Eep follows a strict template of acoustic guitar folk-rock in which the sound of fingers sliding up and down the metal strings is very prominent. Her vocals and guitar are backed up by drums, bass, and a selection of what she apparently considers novelty instruments but aren’t really that quaint: handclaps, a supremely grating melodica, some hand drums or a recorder. Lowe is musically competent enough; it’s not to say that she’s posturing or incompetent. But the album is devoid of any artistic expression and not a single track even comes close to emotional significance. Lowe even tries her hand at a feeble Imogen Heap circa i Megaphone imitation on the album closer, Waterfall, but with none of Heap’s anger, prowess or variation: laid back and monotonous.
The lyrics, perhaps, best reveal the album’s shortcomings. The album opens with lines that try for insightful social criticism but just retread the same path as every other street-corner singer-songwriter. "It’s time to go back down to the factory / and churn all the shit out the smokestacks / ‘til there’s only one great big cloud of misery / hovering over us and blocking the sun", Lowe sings on Up Up Above. When not attempting witty sociopolitical repartee, Lowe hands out chapbooks of bad high school poetry: "Write me down on a piece of cloth, hold me up and let me slip away" (Listen Closely), or "I want to go outside where the cold wind howls and howl along with it" (Vertigo).
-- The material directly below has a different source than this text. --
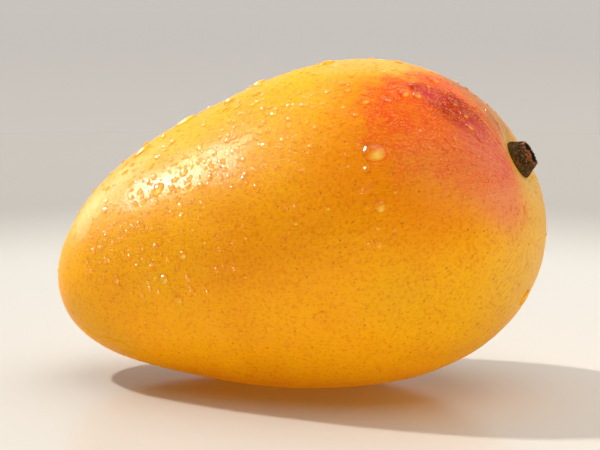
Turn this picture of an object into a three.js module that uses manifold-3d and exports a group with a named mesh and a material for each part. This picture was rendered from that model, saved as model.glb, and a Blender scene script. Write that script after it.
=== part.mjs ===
// A ripe mango lying on its belly, with the woody stub of its stem.
// Millimetres, +Z up. +X points to the stem end and +Z to the fruit's back.
// The origin is the centre of the small flat spot that the fruit rests on.

import * as THREE from 'three';
import { ParametricGeometry } from 'three/addons/geometries/ParametricGeometry.js';
import { mergeVertices } from 'three/addons/utils/BufferGeometryUtils.js';
import Module from 'manifold-3d';

const wasm = await Module();
wasm.setup();

// ---- Driving dimensions, in millimetres and degrees ----

// Side view of the fruit: the outline's radius from the heart, every 30 degrees from +X
// towards +Z. The blunt beak at the apex swells out of that curve.
const OUTLINE_RADII = [59.4, 54.8, 46.3, 38.4, 35.8, 42.0, 53.8, 53.5, 44.6, 40.6, 44.2, 53.8];
const BEAK = { swell: 9.3, angle: 200.8, width: 22.5 };

// The heart, from the middle of the resting spot. The belly would reach 1 mm below that
// spot if it were not flattened there.
const HEART = new THREE.Vector3(1.6, 0, 39.6);

// Each section across the fruit is an ellipse: side to side over back to belly.
const SECTION_RATIO = 0.9;

// Outline angles where the back's line and the belly's line meet.
const STEM_POLE = 18.5;
const APEX_POLE = 192;

// The stem stands a little to one side, in a shallow basin of the skin.
const STEM_FOOT = new THREE.Vector3(52.4, -3.9, 17.4); // from the heart, on the basin's floor
const STEM_RISE = 29.6;
const STEM_TURN = -8.3;
const BASIN = { depth: 2, radius: 7, reach: 20 };

// The stub: radius and height of its profile, the height along the stem from the basin's
// floor. It has a root in the flesh, a flared collar, bark that tapers to the snapped end,
// a sunk ring and the pith.
const STUB_PROFILE = [
  [0, -3.2],
  [2.9, -3.2],
  [4.2, -1.5],
  [4.6, 0.2],
  [4.5, 0.7],
  [4.05, 1.3],
  [3.6, 2.3],
  [3.25, 3.1],
  [3.1, 3.5],
  [2.7, 3.6],
  [2.3, 3.1],
  [1.3, 3.0],
  [0.8, 3.3],
  [0, 3.4],
];
const BARK_RIDGES = { count: 5, height: 0.12, starts: 0.7 };
const SOCKET_GAP = 0.3;

// Facets: round the fruit, from stem to apex, and round the stub.
const FRUIT_SIDES = 88;
const FRUIT_SECTIONS = 46;
const STUB_SIDES = 30;

// ---- Helpers ----

const radians = THREE.MathUtils.degToRad;

const STEM_AXIS = new THREE.Vector3(
  Math.cos(radians(STEM_RISE)) * Math.cos(radians(STEM_TURN)),
  Math.cos(radians(STEM_RISE)) * Math.sin(radians(STEM_TURN)),
  Math.sin(radians(STEM_RISE)),
);

/** The closed solid of a geometry: shared corners merged and collapsed facets dropped. */
function solid(geometry) {
  geometry.deleteAttribute('normal');
  geometry.deleteAttribute('uv');
  const merged = mergeVertices(geometry, 1e-4);
  const corners = merged.index.array;
  const facets = [];
  for (let i = 0; i < corners.length; i += 3) {
    const [a, b, c] = corners.slice(i, i + 3);
    if (a !== b && b !== c && c !== a) facets.push(a, b, c);
  }
  return new wasm.Manifold(new wasm.Mesh({
    numProp: 3,
    vertProperties: new Float32Array(merged.attributes.position.array),
    triVerts: new Uint32Array(facets),
  }));
}

/** The geometry of a solid. */
function geometryOf(body) {
  const mesh = body.getMesh();
  const geometry = new THREE.BufferGeometry();
  geometry.setAttribute('position', new THREE.BufferAttribute(mesh.vertProperties, 3));
  geometry.setIndex(new THREE.BufferAttribute(mesh.triVerts, 1));
  geometry.computeVertexNormals();
  return geometry;
}

// ---- The fruit ----

/**
 * The outline's radius at an angle: the trigonometric curve through OUTLINE_RADII, with the
 * beak added as a bell-shaped swelling.
 */
function outlineRadius(angle) {
  const count = OUTLINE_RADII.length;
  const curve = OUTLINE_RADII.reduce((sum, radius, k) => {
    const away = angle - (2 * Math.PI * k) / count;
    const half = Math.tan(away / 2);
    const weight = Math.abs(half) < 1e-9 ? 1 : Math.sin((count * away) / 2) / (count * half);
    return sum + radius * weight;
  }, 0);
  const beak = angle - radians(BEAK.angle);
  const offBeak = Math.atan2(Math.sin(beak), Math.cos(beak));
  return curve + BEAK.swell * Math.exp(-((offBeak / radians(BEAK.width)) ** 2));
}

/** A point of the outline, in the fruit's middle plane. */
function outlinePoint(angle) {
  const radius = outlineRadius(angle);
  return new THREE.Vector3(radius * Math.cos(angle), 0, radius * Math.sin(angle));
}

/**
 * The skin: round a section with `around`, and from the stem to the apex with `along`.
 * A section is an ellipse that stands on the line from the belly to the back, and the
 * basin sinks the skin along the stem by a bell of the distance from the stem's axis.
 */
function skin(around, along, target) {
  const share = (1 - Math.cos(Math.PI * along)) / 2;
  const overBack = radians(APEX_POLE - STEM_POLE);
  const back = outlinePoint(radians(STEM_POLE) + overBack * share);
  const belly = outlinePoint(radians(STEM_POLE) - (2 * Math.PI - overBack) * share);
  const middle = back.clone().add(belly).multiplyScalar(0.5);
  const half = back.clone().sub(belly).multiplyScalar(0.5);
  const turn = 2 * Math.PI * around;
  const side = SECTION_RATIO * half.length() * Math.sin(turn);
  target.copy(middle).addScaledVector(half, Math.cos(turn)).setY(side);

  const fromFoot = target.clone().sub(STEM_FOOT);
  const height = fromFoot.dot(STEM_AXIS);
  if (height > -BASIN.reach) {
    const offAxis = fromFoot.addScaledVector(STEM_AXIS, -height).length();
    target.addScaledVector(STEM_AXIS, -BASIN.depth * Math.exp(-((offAxis / BASIN.radius) ** 2)));
  }
  target.add(HEART);
}

/** The stub's turned form, in its own frame along +Y, grown all over by `gap`. */
function stubGeometry(gap) {
  const outline = STUB_PROFILE.map(([radius, height], i) => {
    const wall = radius > 0 ? radius + gap : 0;
    const end = i < 2 ? -gap : gap;
    return new THREE.Vector2(wall, height + end);
  });
  const geometry = new THREE.LatheGeometry(outline, STUB_SIDES);
  const corner = new THREE.Vector3();
  const corners = geometry.attributes.position;
  for (let i = 0; i < corners.count; i += 1) {
    corner.fromBufferAttribute(corners, i);
    const rise = THREE.MathUtils.clamp((corner.y - BARK_RIDGES.starts) / 2, 0, 1);
    const across = Math.hypot(corner.x, corner.z);
    const ridge = BARK_RIDGES.height * rise * Math.sin(BARK_RIDGES.count * Math.atan2(corner.z, corner.x));
    const swell = across > 2 ? 1 + ridge / across : 1;
    corners.setXYZ(i, corner.x * swell, corner.y, corner.z * swell);
  }
  return geometry;
}

const stemTurn = new THREE.Quaternion().setFromUnitVectors(new THREE.Vector3(0, 1, 0), STEM_AXIS);
const stemPlace = HEART.clone().add(STEM_FOOT);

/** The whole fruit: its skin, flattened on the resting spot and open for the stub's root. */
function fruitGeometry() {
  const grown = solid(new ParametricGeometry(skin, FRUIT_SIDES, FRUIT_SECTIONS));
  const under = new THREE.BoxGeometry(200, 200, 60);
  under.translate(0, 0, -30);
  const socket = stubGeometry(SOCKET_GAP);
  socket.applyQuaternion(stemTurn);
  socket.translate(stemPlace.x, stemPlace.y, stemPlace.z);
  return geometryOf(grown.subtract(solid(under)).subtract(solid(socket)));
}

const fruit = new THREE.Mesh(
  fruitGeometry(),
  new THREE.MeshStandardMaterial({ color: 0xf3a51c, roughness: 0.35, metalness: 0 }),
);
fruit.name = 'mango_fruit';

// ---- The stem's stub ----

const stub = new THREE.Mesh(
  geometryOf(solid(stubGeometry(0))),
  new THREE.MeshStandardMaterial({ color: 0x4a3118, roughness: 0.85, metalness: 0 }),
);
stub.name = 'stem_stub';
stub.position.copy(stemPlace);
stub.quaternion.copy(stemTurn);

const mango = new THREE.Group();
mango.add(fruit, stub);

export default mango;
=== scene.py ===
"""A ripe mango that lies on its belly, with the woody stub of its stem and water drops on its skin.

Lengths inside the functions are millimetres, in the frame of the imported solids: +Z up, +X to the
stem end, the origin in the middle of the spot that the fruit rests on. Meshes go out in metres.
"""

from functools import partial

import bpy
import numpy as np
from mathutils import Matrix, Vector


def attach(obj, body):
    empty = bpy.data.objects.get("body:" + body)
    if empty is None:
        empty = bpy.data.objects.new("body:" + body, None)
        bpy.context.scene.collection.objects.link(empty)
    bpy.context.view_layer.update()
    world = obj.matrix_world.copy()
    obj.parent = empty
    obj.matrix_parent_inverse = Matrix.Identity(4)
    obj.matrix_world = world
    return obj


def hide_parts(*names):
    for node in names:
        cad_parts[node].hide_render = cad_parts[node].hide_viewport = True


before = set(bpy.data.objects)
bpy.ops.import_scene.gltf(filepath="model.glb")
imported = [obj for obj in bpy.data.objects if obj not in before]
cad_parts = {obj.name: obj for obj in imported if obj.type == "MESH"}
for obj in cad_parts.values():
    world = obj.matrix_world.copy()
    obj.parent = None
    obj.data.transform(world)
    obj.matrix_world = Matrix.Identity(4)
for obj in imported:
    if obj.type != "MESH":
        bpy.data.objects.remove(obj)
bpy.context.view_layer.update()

bl_info = {
    "name": "Ripe mango",
    "version": (1, 0, 0),
    "blender": (4, 5, 0),
    "location": "View3D > Sidebar > Mango",
    "description": "Builds a ripe mango with its stem's stub and water drops",
    "category": "Object",
}

MM = 0.001  # metres in a millimetre
ROOT = "root"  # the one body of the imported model

# ---- Shape of the fruit, as its solid has it, in millimetres and degrees ----

# Side view: the outline's radius from the heart, every 30 degrees from +X towards +Z. The blunt
# beak at the apex swells out of that curve.
OUTLINE_RADII = np.array(
    [59.4, 54.8, 46.3, 38.4, 35.8, 42.0, 53.8, 53.5, 44.6, 40.6, 44.2, 53.8]
)
BEAK_SWELL, BEAK_ANGLE, BEAK_WIDTH = 9.3, 200.8, 22.5
HEART = np.array([1.6, 0.0, 39.6])
SECTION_RATIO = 0.9
STEM_POLE, APEX_POLE = 18.5, 192.0
STEM_FOOT = np.array([52.4, -3.9, 17.4])  # from the heart
STEM_RISE, STEM_TURN = 29.6, -8.3
BASIN_DEPTH, BASIN_RADIUS, BASIN_REACH = 2.0, 7.0, 20.0

# ---- What the fine skin adds to it ----

SECTIONS, SIDES = 300, 320  # facets from stem to apex, and round
SOCKET_DEPTH, SOCKET_RADIUS = 0.9, 6.0  # of the skin drawn in round the stub
DAPPLE_WAVES, DAPPLE_SEED = (9, 11, 13, 16, 19, 23, 29), 3
CREASE_RADIUS = 0.9
RIDGE_SHARE, RIDGE_RADIUS, RIDGE_DROP = 0.5, 1.0, 1.3  # of the low ridge under the crease
GRAIN_RADIUS = 36.0  # of the roller that the skin's grain is laid out on
LIME_FROM, LIME_REACH = 4.8, 2.4  # of the yellow-green that rings the stem
COMBED_SHARE, COMBED_REACH = 0.55, 15  # of the strands round it
STEM_END_FROM = -20  # no such tint this far from the stem's foot towards the apex

# ---- The stub, in millimetres ----

# Radius and height of its profile. The height is along the stem, from the basin's floor.
STUB_PROFILE = np.array(
    [
        [0, -3.2], [2.9, -3.2], [4.2, -1.5], [4.6, 0.2], [4.5, 0.7], [4.05, 1.3], [3.6, 2.3],
        [3.25, 3.1], [3.1, 3.5], [2.7, 3.6], [2.3, 3.1], [1.3, 3.0], [0.8, 3.3], [0, 3.4],
    ]
)  # fmt: skip
BARK_RIDGES, BARK_RIDGE_HEIGHT, BARK_RIDGE_START, BARK_RIDGE_RUN = 5, 0.12, 0.7, 2
BARK_START, BARK_RUN = -0.2, 0.8  # heights over which the bark's unevenness sets in
FLARE_END, FLARE_RUN, FLARE_START = 3.3, 3.0, -1.5  # heights of the flare at the foot
RIM_RADIUS, SWELL_RADIUS = 2.0, 2.0  # inside them the ridges stop, and all swelling fades
LEAST_RADIUS, CRUMB_RADIUS = 0.02, 3.6  # of the innermost ring, and of the crumbs that lift
TOP_START, TOP_RUN = 2.6, 0.3  # heights over which the torn end's colours set in
COLLAR_HEIGHT, COLLAR_FADE = 0.3, 0.7  # of the ochre foot
EDGE_RADIUS, EDGE_WIDTH = 3.05, 0.22  # of the pale torn rim
RING_RADIUS, RING_FADE, PITH_RADIUS, PITH_FADE = 2.75, 0.35, 1.3, 0.4  # of the snapped end
STUB_STEPS, STUB_SIDES = 110, 120  # facets along the profile, and round
STUB_SOFTENING = np.array([1, 2, 3, 2, 1]) / 9  # running mean that rounds the profile's corners
LUMP_WAVES, LUMP_SEED, LUMP_SHARE = (0.7, 0.8, 1.0, 1.3, 1.7, 2.2, 3.0), 5, 1.5
LUMP_SQUEEZE = (1, 0.35, 1)  # lumps are drawn out along the stem
CRUMB_WAVES, CRUMB_SEED, CRUMB_LIFT = (0.5, 0.6, 0.7, 0.9, 1.1), 11, 1.3
STUB_GRAIN_RADIUS = 4.0  # of the roller that the bark's grain is laid out on
STUB_MASKS = ("foot", "edge", "ring", "pith")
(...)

Worst of all, though, is when Lowe, emulating great lyricists, throws up an attempt at obtuseness and symbolism that falls far short (somewhere, for the record, between Engrish and bad alliteration)—"When I creep out I’m not trying to creep you out", from Bug, or her musings on the album itself: "mole-songs digging little holes in the backyard".
The word ‘template’ sums up just about all of Eep: it is sunny, vacuous, and completely unoriginal. Predictability seeps out of every pore and the album lacks any emotional depth. The lyrics are either nonsensical or hackneyed trite, and even the sequencing plays like a Microsoft Word ‘track list’ template, down to the timeworn instrumental track in the middle. I wouldn’t say I hate this album: it’s just insipid and irritating. There is nothing new, nothing original to make it worthwhile, and unoriginality is the one cardinal sin of music that cannot be forgiven.

Comments (2)
angry guy
I've been a fan of Vanessa Lowe's music for years. I did a search to see if she had a new cd and came across this review. I've since listened to the cd, and I can't for the life of me figure out what this guy is on. Lowe's music continues to be interesting, complex, and above all - original.
All I can guess is that her picture on the printed insert reminded him of his ex-girlfriend.